Philip Kotler: I would place him among the great thought leaders. A thought leader invents a way of thinking about something. Peter did that with management. He helped establish it as a discipline.

He came from the European intellectual tradition, engaging deeply with thinkers like Schumpeter and Hayek. He wrote about what it means to be an educated person. For him, education included love of art, music, and culture.

He often compared organizations to orchestras—many instruments working together toward harmony. Management, in his view, was cultural and human, not merely mechanical.

The Future of Management

David Sprott: If you could have one more conversation with Peter, what would you ask him?

Philip Kotler: I would ask about emerging management theories—team-based structures like holacracy, flatter organizations, and the implications of artificial intelligence.

We are entering a time when automation may eliminate many jobs. What will people do? Some suggest universal basic income. We are also seeing demographic shifts and lower fertility rates globally.

Peter foresaw many things. I would be curious to hear his thoughts on these developments.

On Ito Masatoshi and Global Influence

David Sprott: You’ve had relationships with leaders influenced by Drucker, including Ito Masatoshi. What stands out?

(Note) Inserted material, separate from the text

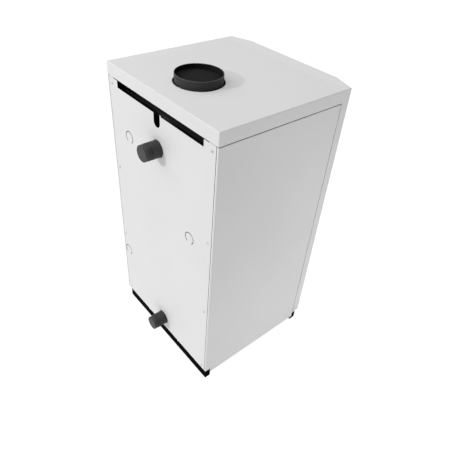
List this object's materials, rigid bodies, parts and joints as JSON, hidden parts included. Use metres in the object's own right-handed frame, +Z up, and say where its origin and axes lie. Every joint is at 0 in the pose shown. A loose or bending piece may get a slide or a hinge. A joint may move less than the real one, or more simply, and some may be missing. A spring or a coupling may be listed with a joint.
{
  "type": "floor-standing gas boiler",
  "caption": "Floor-standing open-flue gas boiler: white sheet-metal casing, top flue collar, rear flow and return pipes, steel heat exchanger, burner and controls inside.",
  "frame": {"origin": "on the floor, under the middle of the box round the whole object", "axes": "+Z up, the front faces -Y, the pipes point along +Y, and +X is the right-hand side seen from the front"},
  "size_m": [0.494, 0.528, 0.953],
  "materials": {
    "white_coat": "satin white powder coat",
    "black_coat": "matt black heat-resistant coat",
    "pipe_black": "dark mill-scale steel pipe",
    "dark_plastic": "matt dark grey moulded plastic",
    "fascia_plastic": "fine-grained grey moulded plastic",
    "zinc_steel": "zinc-plated sheet",
    "spring_steel": "bright spring steel",
    "stainless": "stainless sheet",
    "primer_steel": "dark grey heat-resistant primer",
    "valve_alloy": "die-cast alloy",
    "yellow_pipe": "yellow passivated gas pipe",
    "brass": "turned brass",
    "foil_wool": "foil-faced mineral wool",
    "chrome": "bright plated",
    "dial_white": "printed dial with plain numbers",
    "clear_glass": "clear",
    "rubber": "black rubber",
    "ceramic": "white ceramic",
    "sensor_body": "dark phenolic with tin-plated tabs"
  },
  "bodies": {
    "casing": {"burner_channels": "stainless", "burner_plate": "zinc_steel", "burner_port_plates": "stainless", "control_bracket": "zinc_steel", "control_panel": "fascia_plastic", "draught_hood": "black_coat", "exchanger_feet": "primer_steel", "exchanger_front_wall": "primer_steel", "exchanger_rear_wall": "primer_steel", "exchanger_side_walls": "primer_steel", "exchanger_top_bars": "primer_steel", "fire_side_walls": "primer_steel", "floor_plate": "zinc_steel", "flow_pipe": "pipe_black", "flue_baffles": "primer_steel", "flue_collar": "black_coat", "flueway_rear_walls": "primer_steel", "front_base_rail": "black_coat", "front_panel_clips": "spring_steel", "furnace_rear_wall": "primer_steel", "gas_injectors": "brass", "gas_inlet_pipe": "yellow_pipe", "gas_knob_spring": "spring_steel", "gas_manifold": "yellow_pipe", "gas_valve_body": "valve_alloy", "hood_deflector": "black_coat", "igniter_body": "chrome", "ignition_electrode": "ceramic", "insulation_front": "foil_wool", "insulation_rear": "foil_wool", "insulation_sides": "foil_wool", "left_side_panel": "white_coat", "lid_rest_pads": "rubber", "pilot_burner": "zinc_steel", "rail_end_plugs": "dark_plastic", "rear_base_rail": "black_coat", "rear_panel": "white_coat", "rear_panel_screws": "zinc_steel", "return_pipe": "pipe_black", "right_side_panel": "white_coat", "sight_glass": "clear_glass", "sight_glass_frame": "zinc_steel", "spillage_sensor": "sensor_body", "thermocouple": "stainless", "thermometer_case": "chrome", "thermometer_dial": "dial_white", "thermometer_lens": "clear_glass", "water_jacket_floor": "primer_steel", "water_leg_covers": "primer_steel"},
    "top_cover": {"top_cover": "white_coat"},
    "front_panel": {"front_panel": "white_coat", "front_panel_studs": "zinc_steel"},
    "flow_pipe_cap": {"flow_pipe_cap": "dark_plastic"},
    "return_pipe_cap": {"return_pipe_cap": "dark_plastic"},
    "flue_cover": {"flue_cover": "dark_plastic"},
    "gas_spindle": {"gas_spindle": "spring_steel"},
    "gas_knob": {"gas_knob": "dark_plastic"},
    "igniter_button": {"igniter_button": "dark_plastic"},
    "thermometer_needle": {"thermometer_needle": "dark_plastic"},
    "sight_flap": {"sight_flap": "zinc_steel"}
  },
  "joints": [
    {"name": "top_cover_lift", "type": "slide", "parent": "casing", "child": "top_cover", "axis": [0, 0, 1], "range_m": [0, 0.15]},
    {"name": "front_panel_pull", "type": "slide", "parent": "casing", "child": "front_panel", "axis": [0, -1, 0], "range_m": [0, 0.25]},
    {"name": "flow_cap_pull", "type": "slide", "parent": "casing", "child": "flow_pipe_cap", "axis": [0, 1, 0], "range_m": [0, 0.05]},
    {"name": "return_cap_pull", "type": "slide", "parent": "casing", "child": "return_pipe_cap", "axis": [0, 1, 0], "range_m": [0, 0.05]},
    {"name": "flue_cover_lift", "type": "slide", "parent": "casing", "child": "flue_cover", "axis": [0, 0, 1], "range_m": [0, 0.08]},
    {"name": "gas_knob_turn", "type": "hinge", "parent": "casing", "child": "gas_spindle", "pos_m": [-0.05, -0.24, 0.215], "axis": [0, -1, 0], "range_deg": [0, 270]},
    {"name": "gas_knob_press", "type": "slide", "parent": "gas_spindle", "child": "gas_knob", "axis": [0, 1, 0], "range_m": [0, 0.006], "stiffness_N_per_m": 400, "springref_m": -0.004},
    {"name": "igniter_press", "type": "slide", "parent": "casing", "child": "igniter_button", "axis": [0, 1, 0], "range_m": [0, 0.005], "stiffness_N_per_m": 600, "springref_m": -0.004},
    {"name": "needle_turn", "type": "hinge", "parent": "casing", "child": "thermometer_needle", "pos_m": [0, -0.2388, 0.285], "axis": [0, 1, 0], "range_deg": [-40, 200], "stiffness_Nm_per_rad": 0.002},
    {"name": "sight_flap_swing", "type": "hinge", "parent": "casing", "child": "sight_flap", "pos_m": [0.118, -0.1221, 0.267], "axis": [0, 1, 0], "range_deg": [-100, 100]}
  ]
}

Philip Kotler: Ito Masatoshi, founder of 7-Eleven Japan and other enterprises, was deeply interested in marketing and retail strategy. I met him multiple times in Japan. He asked thoughtful questions about shelf space, product assortment, and competitive positioning.

His son studied with me for two years to learn marketing thinking.

Peter also worked closely with major corporations—General Motors, IBM—and observed board meetings to understand their internal dynamics. He believed in studying organizations from the inside.

Final Reflections

David Sprott: Any final thoughts?

Philip Kotler: Your questions brought back many memories. We all wish Peter were here to comment on today’s world. He foresaw many developments—economic shifts, even the dangers of fascism, which he discussed in The End of Economic Man during the 1930s.

He was a thinker of rare depth. And he was always learning.